José Saramago
(Azinhaga, 1922-Lanzarote, 2010)
Lanzarote, 10 de Setembro de 2008

Eduardo Lourenço
1130 Avenue de Provence
06140 Vence
France

Querido Eduardo,
Por aqui, entre acontecimentos importantes e outros nem por isso, não temos tido um minuto de descanso. O exagero não enganará ninguém, uma vez que em geral durmo até às onze, enquanto a Pilar, a pé às sete, ou até antes, trata de pôr o mundo todo ao meu serviço. Hoje, ao levantar-me, encontrei-a com um sorriso de felicidade absoluta. Tinha conseguido colgar (neste momento não me lembro como se diz na nossa camoneana língua) no blog da Fundação o ensaio que publicaste na revista de estudos portugueses da Universidade de Massachusetts Dartmouth. Refiro-me a essa peça extraordinária a que deste o título de Do imemorial ou a dança do tempo. Os frequentadores do nosso blog, que já são muitíssimos, na ordem dos milhares, vão-se regalar como eu me regalei ao lê-lo.
Outro acontecimento, vá lá, de certa importância foi haver terminado A Viagem do Elefante. O livro já está em provas, quem até agora o leu, editores incluídos, gostou. Está claro que irei dar um desgosto aos que já andavam por lá a dizer, com falsa pena, que eu não escreveria mais nada. Teremos outro livro depois deste? É cedo para saber, ainda estou no rescaldo do Elefante, mas creio que não passarão muitas semanas para que me vejas novamente sentado à secretária, às voltas, sempre, com esse outro elefante de colmilhos retorcidos que é o bicho-homem.
E, finalmente, as célebres fotografias de Bruxelas. Vão juntamente com esta carta, mais umas palavrinhas que compus para o livro que está a ser organizado por Maria Manuel Baptista com vista ao congresso que sobre ti se realizará em Outubro na Fundação Gulbenkian. Espero que te divirtas.
Um grande abraço do teu
José Saramago

P.S. – Pilar e José enviam a Annie o mais carinhoso dos abraços e fazem votos por que tenha corrido bem a intervenção a que teve de ser sujeita.

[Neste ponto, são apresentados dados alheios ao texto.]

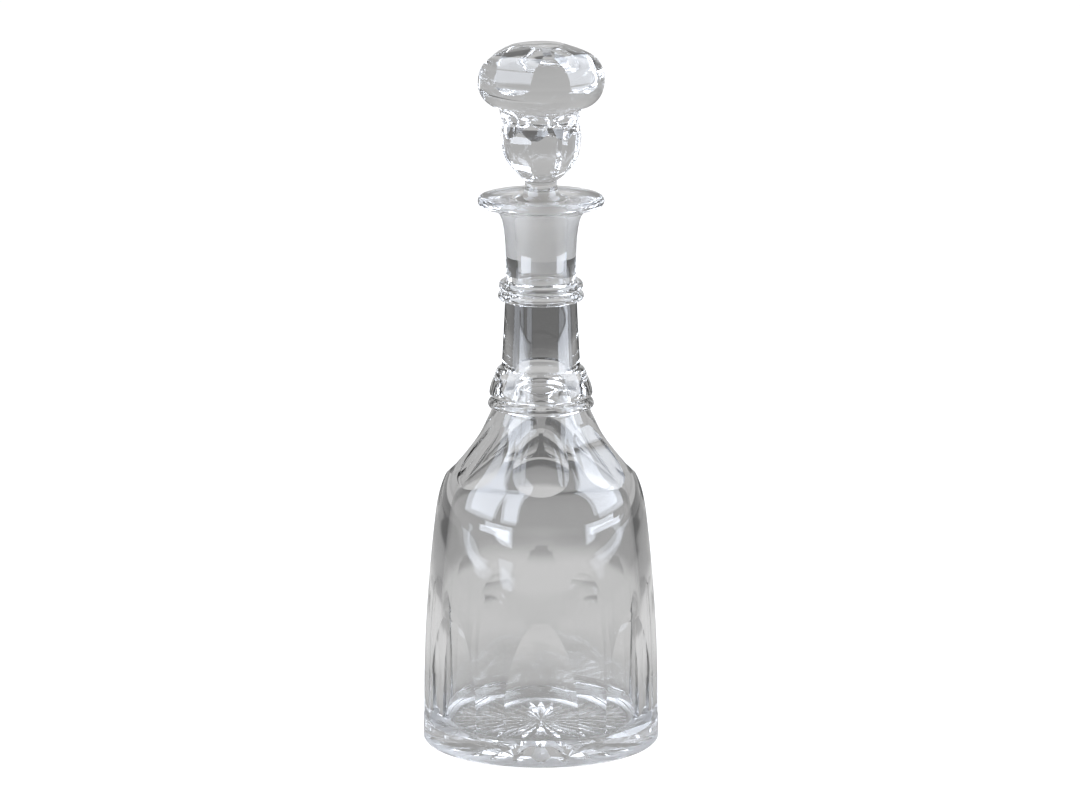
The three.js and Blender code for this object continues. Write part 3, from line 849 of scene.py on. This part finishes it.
def make_reflector(name, azimuth, width):
    """A low curved strip that stands round the decanter."""
    card = light_card(name)
    card.visible_diffuse = False
    bpy.ops.object.mode_set(mode="EDIT")
    bpy.ops.mesh.select_all(action="SELECT")
    bpy.ops.mesh.subdivide(number_cuts=REFLECTOR_CUTS)
    bpy.ops.object.mode_set(mode="OBJECT")
    for corner in card.data.vertices:
        angle = math.radians(azimuth + corner.co.x * width)
        height = REFLECTOR_FOOT + (corner.co.y + 0.5) * REFLECTOR_HEIGHT
        corner.co = (REFLECTOR_DISTANCE * math.sin(angle), -REFLECTOR_DISTANCE * math.cos(angle), height)
    card.data.materials.append(window_light(name, REFLECTOR_STRENGTH, REFLECTOR_SOFTNESS))


# Camera, a long lens from a little above.
CAMERA_ELEVATION = math.radians(12.5)
CAMERA_DISTANCE = 2.2
CAMERA_TARGET = Vector((-0.0004, 0, 0.1445))
CAMERA_SENSOR = 36
CAMERA_LENS = 174

# A ray is mirrored many times inside the thick walls, and ends as a black line if it is cut short.
GLOSSY_BOUNCES = 12


def make_camera():
    """The camera, aimed at the middle of the decanter."""
    back = Vector((0, -math.cos(CAMERA_ELEVATION), math.sin(CAMERA_ELEVATION)))
    deselect_all()
    bpy.ops.object.camera_add(location=CAMERA_TARGET + back * CAMERA_DISTANCE)
    camera = bpy.context.object
    camera.rotation_euler = (-back).to_track_quat("-Z", "Y").to_euler()
    camera.data.sensor_width = CAMERA_SENSOR
    camera.data.lens = CAMERA_LENS
    bpy.context.scene.camera = camera


# The decanter itself.
vessel = make_vessel()
stopper = make_stopper()
polished = polished_lead_glass()
ground = ground_lead_glass()
for piece in (vessel, stopper):
    piece.data.materials.clear()
    piece.data.materials.append(polished)
give_faces(vessel, ground, lambda c: GROUND_END < c.z < BORE_TOP and math.hypot(c.x, c.y) < BORE_REACH)
give_faces(vessel, worn_lead_glass(), lambda c: c.z < RESTING_RING_DEPTH)
give_faces(stopper, ground, lambda c: PLUG_END + PLUG_BEVEL < c.z < BORE_TOP)

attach(vessel, "vessel")
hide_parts("vessel", "lower_neck_bead", "lower_neck_collar", "upper_neck_ring")
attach(stopper, "stopper")
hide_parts("stopper")

make_floor()
light_room()
for window in WINDOWS:
    make_window(*window)
for glare in GLARES:
    make_glare(*glare)
for reflector in REFLECTORS:
    make_reflector(*reflector)
make_camera()

bpy.context.scene.view_settings.view_transform = "Standard"
bpy.context.scene.cycles.glossy_bounces = GLOSSY_BOUNCES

José Saramago nasceu na aldeia de Azinhaga, Ribatejo, no dia 16 de Novembro de 1922. Filho e neto de camponeses, os seus pais emigraram para Lisboa quando ele não tinha completado dois anos. A maior parte da sua vida decorreu em Lisboa. Até à idade adulta foram numerosas e prolongadas as suas estadias na aldeia natal.
Fez estudos secundários (liceais e técnicos) que, por dificuldades económicas, não pôde prosseguir. O seu primeiro emprego foi como serralheiro mecânico, tendo exercido depois diversas profissões: desenhador, funcionário da saúde e da previdência social, tradutor, editor, jornalista. Em 1944, casa com Ilda Reis, mãe da sua filha Violante. Publicou o seu primeiro livro, um romance, Terra do Pecado, em 1947, tendo estado depois sem publicar até 1966. Trabalhou durante doze anos na Editorial Estúdios Cor, onde exerceu funções de direcção literária e de produção. Colaborou como crítico literário na revista Seara Nova. Divorcia-se em 1970 e, até 1986, viverá maritalmente com a escritora Isabel da Nóbrega. Em 1972 e 1973 fez parte da redacção do jornal Diário de Lisboa, tendo também coordenado, durante cerca de um ano, o suplemento cultural do vespertino. Pertenceu à primeira Direcção da Associação Portuguesa de Escritores e foi, de 1985 a 1994, presidente da Assembleia Geral da Sociedade Portuguesa de Autores. Entre Abril e Novembro de 1975 foi director-adjunto do jornal Diário de Notícias. A partir de 1976, e na sequência da saída do Diário de Notícias, passou a viver exclusivamente da escrita, primeiro como tradutor, depois como autor. Casou com Pilar del Río em 1988 e em Fevereiro de 1993 reparte o seu tempo entre a sua residência habitual em Lisboa e a ilha de Lanzarote, no arquipélago das Canárias. Em 1998 foi-lhe atribuído o Prémio Nobel de Literatura.
O ensaio de Eduardo Lourenço, mencionado por José Saramago («Do imemorial ou a dança do tempo»), foi publicado, em 2008, no número 7 da revista Portuguese Literary and Cultural Studies, da responsabilidade da Tagus Press e da Universidade de Massachusetts Dartmouth. O Acervo de Eduardo Lourenço possui 12 cartas de José Saramago. A primeira de 1966. A última de 2008.